**Dataset content:**
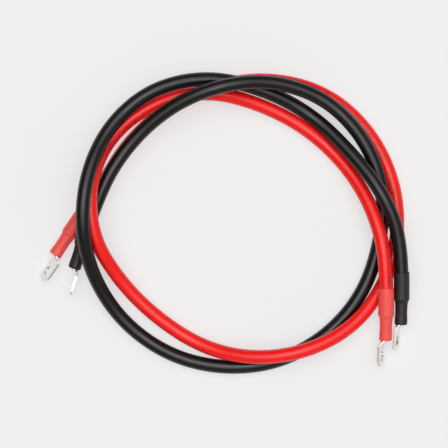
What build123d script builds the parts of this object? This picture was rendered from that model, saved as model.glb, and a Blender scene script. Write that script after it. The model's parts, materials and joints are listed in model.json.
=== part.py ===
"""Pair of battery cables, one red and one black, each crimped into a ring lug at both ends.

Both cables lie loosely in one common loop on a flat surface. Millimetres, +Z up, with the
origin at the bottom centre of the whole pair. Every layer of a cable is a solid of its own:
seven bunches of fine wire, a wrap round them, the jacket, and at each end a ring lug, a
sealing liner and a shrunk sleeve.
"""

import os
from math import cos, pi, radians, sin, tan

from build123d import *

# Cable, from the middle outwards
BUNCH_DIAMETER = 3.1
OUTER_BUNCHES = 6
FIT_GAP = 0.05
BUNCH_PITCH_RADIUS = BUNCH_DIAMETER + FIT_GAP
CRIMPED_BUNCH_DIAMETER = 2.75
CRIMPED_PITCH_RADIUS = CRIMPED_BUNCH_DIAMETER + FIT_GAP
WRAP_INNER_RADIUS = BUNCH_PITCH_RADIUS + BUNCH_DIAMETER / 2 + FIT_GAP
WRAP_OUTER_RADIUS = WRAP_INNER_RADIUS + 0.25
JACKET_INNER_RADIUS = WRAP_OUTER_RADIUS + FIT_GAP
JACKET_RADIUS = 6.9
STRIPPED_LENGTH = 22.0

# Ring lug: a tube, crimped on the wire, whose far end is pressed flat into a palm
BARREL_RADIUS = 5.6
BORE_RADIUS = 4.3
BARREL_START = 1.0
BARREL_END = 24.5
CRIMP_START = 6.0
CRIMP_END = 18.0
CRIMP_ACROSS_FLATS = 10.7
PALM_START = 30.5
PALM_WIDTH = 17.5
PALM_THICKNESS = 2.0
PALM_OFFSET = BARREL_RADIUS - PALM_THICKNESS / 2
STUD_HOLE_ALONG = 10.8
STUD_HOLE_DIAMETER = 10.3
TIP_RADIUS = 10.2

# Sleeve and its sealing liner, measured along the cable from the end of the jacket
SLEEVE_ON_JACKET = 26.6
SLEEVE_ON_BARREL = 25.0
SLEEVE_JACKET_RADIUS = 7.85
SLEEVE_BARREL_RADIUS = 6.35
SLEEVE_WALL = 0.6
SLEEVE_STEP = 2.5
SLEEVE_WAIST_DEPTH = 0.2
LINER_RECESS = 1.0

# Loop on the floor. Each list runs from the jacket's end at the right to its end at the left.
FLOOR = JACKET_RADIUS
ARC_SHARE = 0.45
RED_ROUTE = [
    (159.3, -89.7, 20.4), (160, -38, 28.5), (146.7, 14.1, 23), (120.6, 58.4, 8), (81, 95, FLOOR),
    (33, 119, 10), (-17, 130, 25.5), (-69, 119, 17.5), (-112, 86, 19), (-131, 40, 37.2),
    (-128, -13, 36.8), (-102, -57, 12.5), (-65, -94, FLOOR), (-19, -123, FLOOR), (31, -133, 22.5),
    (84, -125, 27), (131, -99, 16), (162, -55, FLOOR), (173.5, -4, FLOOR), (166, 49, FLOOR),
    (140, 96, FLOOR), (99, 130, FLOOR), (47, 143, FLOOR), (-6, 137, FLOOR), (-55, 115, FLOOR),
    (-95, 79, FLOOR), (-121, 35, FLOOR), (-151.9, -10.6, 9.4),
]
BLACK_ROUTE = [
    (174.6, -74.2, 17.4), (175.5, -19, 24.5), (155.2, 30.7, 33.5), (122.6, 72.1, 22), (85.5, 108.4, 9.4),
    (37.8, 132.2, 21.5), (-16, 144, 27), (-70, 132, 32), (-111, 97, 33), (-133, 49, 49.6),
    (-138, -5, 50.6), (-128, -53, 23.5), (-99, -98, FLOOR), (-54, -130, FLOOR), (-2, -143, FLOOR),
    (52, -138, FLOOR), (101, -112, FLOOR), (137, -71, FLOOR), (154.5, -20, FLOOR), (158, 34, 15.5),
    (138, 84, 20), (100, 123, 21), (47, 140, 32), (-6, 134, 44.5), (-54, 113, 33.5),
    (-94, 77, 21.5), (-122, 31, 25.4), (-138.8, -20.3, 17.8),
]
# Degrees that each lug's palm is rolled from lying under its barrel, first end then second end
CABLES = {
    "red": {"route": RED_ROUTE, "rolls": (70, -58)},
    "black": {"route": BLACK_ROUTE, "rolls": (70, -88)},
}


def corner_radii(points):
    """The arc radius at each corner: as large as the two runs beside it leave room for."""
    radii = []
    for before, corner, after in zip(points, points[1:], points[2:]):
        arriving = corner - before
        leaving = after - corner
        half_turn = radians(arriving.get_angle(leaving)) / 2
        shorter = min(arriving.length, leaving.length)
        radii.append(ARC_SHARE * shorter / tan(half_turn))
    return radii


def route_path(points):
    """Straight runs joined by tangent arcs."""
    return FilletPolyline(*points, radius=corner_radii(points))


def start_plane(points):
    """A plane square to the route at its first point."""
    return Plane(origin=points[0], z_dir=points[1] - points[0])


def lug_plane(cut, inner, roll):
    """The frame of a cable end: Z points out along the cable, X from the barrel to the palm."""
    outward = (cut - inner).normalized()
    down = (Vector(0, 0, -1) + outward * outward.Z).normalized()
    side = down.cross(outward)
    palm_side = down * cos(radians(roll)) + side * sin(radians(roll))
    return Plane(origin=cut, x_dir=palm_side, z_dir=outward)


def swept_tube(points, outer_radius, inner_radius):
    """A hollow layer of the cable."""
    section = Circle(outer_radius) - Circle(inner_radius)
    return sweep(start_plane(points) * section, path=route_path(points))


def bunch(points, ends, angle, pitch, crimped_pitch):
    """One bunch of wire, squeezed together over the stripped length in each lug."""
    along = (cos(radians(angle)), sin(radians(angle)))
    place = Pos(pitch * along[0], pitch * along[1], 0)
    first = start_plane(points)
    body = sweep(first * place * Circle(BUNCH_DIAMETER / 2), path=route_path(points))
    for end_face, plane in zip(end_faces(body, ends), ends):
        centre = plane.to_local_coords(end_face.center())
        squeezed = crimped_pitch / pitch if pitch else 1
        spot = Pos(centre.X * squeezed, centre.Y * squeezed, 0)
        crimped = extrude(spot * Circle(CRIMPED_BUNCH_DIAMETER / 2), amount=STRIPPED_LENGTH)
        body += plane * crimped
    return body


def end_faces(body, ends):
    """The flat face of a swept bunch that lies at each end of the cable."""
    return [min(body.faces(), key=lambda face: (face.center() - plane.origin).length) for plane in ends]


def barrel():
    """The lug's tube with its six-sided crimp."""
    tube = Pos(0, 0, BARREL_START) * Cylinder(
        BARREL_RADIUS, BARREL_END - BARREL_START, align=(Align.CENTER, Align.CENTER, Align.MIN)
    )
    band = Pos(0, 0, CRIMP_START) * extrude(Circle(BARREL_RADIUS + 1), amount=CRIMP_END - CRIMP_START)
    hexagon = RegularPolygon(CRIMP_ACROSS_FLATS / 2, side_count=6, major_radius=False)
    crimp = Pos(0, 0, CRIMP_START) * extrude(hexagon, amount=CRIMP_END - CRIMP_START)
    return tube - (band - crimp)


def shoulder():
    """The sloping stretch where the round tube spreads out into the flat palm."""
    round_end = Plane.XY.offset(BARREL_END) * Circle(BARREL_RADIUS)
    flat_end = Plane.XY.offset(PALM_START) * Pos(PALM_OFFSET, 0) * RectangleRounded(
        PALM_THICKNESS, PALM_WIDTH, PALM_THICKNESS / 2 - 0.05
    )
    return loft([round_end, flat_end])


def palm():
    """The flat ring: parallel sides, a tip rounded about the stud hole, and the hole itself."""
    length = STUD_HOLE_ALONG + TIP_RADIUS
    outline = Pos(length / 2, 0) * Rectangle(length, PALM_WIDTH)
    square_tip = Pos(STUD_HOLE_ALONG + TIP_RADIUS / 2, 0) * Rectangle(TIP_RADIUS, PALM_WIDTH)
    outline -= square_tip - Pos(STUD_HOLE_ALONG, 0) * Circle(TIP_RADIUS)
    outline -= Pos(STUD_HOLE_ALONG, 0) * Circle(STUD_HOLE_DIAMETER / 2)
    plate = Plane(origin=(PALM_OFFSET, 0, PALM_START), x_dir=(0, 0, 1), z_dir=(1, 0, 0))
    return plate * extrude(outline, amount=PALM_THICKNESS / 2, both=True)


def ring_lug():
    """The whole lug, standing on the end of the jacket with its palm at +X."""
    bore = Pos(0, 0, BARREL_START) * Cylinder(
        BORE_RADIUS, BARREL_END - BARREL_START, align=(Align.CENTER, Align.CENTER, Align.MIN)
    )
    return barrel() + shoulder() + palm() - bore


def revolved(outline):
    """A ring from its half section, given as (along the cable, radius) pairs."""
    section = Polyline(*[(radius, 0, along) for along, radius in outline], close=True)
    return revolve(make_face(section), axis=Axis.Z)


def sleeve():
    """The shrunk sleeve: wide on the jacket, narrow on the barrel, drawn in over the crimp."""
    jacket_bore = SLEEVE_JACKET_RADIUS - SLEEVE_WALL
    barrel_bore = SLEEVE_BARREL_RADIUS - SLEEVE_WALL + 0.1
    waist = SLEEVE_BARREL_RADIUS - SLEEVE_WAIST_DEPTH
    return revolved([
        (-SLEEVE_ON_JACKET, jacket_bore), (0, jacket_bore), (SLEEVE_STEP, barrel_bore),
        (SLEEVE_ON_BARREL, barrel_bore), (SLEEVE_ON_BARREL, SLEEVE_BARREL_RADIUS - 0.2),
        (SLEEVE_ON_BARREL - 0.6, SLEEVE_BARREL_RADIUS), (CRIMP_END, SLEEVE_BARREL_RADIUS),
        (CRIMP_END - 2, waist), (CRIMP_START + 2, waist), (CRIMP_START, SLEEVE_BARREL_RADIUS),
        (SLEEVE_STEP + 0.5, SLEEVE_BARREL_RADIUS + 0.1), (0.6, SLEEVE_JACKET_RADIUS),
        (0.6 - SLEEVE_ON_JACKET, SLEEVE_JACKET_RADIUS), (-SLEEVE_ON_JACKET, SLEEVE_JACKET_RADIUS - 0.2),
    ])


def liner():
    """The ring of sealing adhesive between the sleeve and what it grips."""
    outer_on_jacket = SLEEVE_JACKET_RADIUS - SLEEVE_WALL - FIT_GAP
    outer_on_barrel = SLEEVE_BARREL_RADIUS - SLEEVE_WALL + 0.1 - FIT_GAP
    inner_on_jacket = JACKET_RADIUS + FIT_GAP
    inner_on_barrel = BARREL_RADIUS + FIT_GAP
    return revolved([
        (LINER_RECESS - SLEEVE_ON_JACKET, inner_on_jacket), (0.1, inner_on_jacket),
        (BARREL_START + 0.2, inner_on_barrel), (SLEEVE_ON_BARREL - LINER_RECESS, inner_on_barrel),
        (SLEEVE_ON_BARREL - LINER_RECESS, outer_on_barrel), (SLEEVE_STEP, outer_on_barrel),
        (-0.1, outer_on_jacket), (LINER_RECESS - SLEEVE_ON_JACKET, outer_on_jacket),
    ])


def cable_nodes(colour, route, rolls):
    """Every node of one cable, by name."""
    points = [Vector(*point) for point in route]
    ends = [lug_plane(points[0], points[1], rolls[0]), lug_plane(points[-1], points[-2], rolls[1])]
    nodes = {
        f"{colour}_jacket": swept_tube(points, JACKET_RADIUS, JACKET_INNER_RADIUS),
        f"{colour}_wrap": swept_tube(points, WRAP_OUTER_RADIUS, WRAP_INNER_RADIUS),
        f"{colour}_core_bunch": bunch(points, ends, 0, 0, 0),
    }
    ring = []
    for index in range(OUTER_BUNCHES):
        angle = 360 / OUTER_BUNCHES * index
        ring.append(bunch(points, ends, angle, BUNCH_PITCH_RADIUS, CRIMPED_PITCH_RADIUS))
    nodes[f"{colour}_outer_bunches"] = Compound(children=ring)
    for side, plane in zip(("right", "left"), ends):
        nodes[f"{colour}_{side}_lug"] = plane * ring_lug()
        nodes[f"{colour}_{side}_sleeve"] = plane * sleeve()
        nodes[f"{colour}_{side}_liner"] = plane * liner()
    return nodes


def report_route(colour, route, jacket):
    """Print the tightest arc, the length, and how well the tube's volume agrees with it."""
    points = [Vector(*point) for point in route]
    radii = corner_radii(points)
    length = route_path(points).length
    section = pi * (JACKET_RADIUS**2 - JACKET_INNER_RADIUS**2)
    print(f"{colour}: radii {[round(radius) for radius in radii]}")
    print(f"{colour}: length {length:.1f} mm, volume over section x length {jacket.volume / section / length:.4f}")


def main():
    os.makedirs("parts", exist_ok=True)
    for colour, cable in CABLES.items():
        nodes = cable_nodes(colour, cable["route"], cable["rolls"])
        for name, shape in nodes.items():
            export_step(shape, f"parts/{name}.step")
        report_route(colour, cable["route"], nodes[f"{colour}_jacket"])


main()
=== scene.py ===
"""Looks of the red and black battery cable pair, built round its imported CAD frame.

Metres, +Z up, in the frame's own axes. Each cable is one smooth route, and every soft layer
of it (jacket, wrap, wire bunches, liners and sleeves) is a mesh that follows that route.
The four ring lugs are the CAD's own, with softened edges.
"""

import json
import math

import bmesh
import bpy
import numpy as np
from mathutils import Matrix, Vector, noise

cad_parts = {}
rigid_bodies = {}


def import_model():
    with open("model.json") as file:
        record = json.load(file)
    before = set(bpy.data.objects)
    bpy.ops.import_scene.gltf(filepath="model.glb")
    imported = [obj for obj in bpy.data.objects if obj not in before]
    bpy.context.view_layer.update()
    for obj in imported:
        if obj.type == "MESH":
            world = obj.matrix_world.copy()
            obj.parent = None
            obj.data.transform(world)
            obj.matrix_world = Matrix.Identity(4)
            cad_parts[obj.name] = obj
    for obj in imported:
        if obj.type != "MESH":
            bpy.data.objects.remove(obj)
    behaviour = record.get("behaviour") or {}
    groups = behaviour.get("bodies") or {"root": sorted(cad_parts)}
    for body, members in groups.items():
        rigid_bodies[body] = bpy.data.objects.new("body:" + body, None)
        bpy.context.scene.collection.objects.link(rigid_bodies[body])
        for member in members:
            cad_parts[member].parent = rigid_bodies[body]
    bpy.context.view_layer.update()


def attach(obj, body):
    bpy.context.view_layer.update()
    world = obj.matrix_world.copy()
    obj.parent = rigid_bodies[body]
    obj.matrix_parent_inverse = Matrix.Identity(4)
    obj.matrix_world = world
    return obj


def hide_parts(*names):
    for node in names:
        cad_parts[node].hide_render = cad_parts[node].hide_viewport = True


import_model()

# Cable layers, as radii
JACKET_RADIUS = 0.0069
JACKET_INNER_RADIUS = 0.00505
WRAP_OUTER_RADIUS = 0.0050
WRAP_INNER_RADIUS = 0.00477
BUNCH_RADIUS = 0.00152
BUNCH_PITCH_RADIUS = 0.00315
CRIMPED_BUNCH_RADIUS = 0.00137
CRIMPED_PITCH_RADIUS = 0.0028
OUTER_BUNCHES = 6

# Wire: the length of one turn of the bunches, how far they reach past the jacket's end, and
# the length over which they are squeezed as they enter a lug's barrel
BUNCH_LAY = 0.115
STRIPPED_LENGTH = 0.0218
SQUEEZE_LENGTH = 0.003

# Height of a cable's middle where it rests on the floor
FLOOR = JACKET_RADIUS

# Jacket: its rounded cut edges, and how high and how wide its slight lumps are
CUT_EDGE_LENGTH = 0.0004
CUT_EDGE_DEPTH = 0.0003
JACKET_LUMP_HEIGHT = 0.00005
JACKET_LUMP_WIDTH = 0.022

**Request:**
In the listing above, find the line with "for name, shape" and the line with "record = json.load(file)", then print exactly those two lines and every line between them, and nothing more.

**Response:**
        for name, shape in nodes.items():
            export_step(shape, f"parts/{name}.step")
        report_route(colour, cable["route"], nodes[f"{colour}_jacket"])


main()
=== scene.py ===
"""Looks of the red and black battery cable pair, built round its imported CAD frame.

Metres, +Z up, in the frame's own axes. Each cable is one smooth route, and every soft layer
of it (jacket, wrap, wire bunches, liners and sleeves) is a mesh that follows that route.
The four ring lugs are the CAD's own, with softened edges.
"""

import json
import math

import bmesh
import bpy
import numpy as np
from mathutils import Matrix, Vector, noise

cad_parts = {}
rigid_bodies = {}


def import_model():
    with open("model.json") as file:
        record = json.load(file)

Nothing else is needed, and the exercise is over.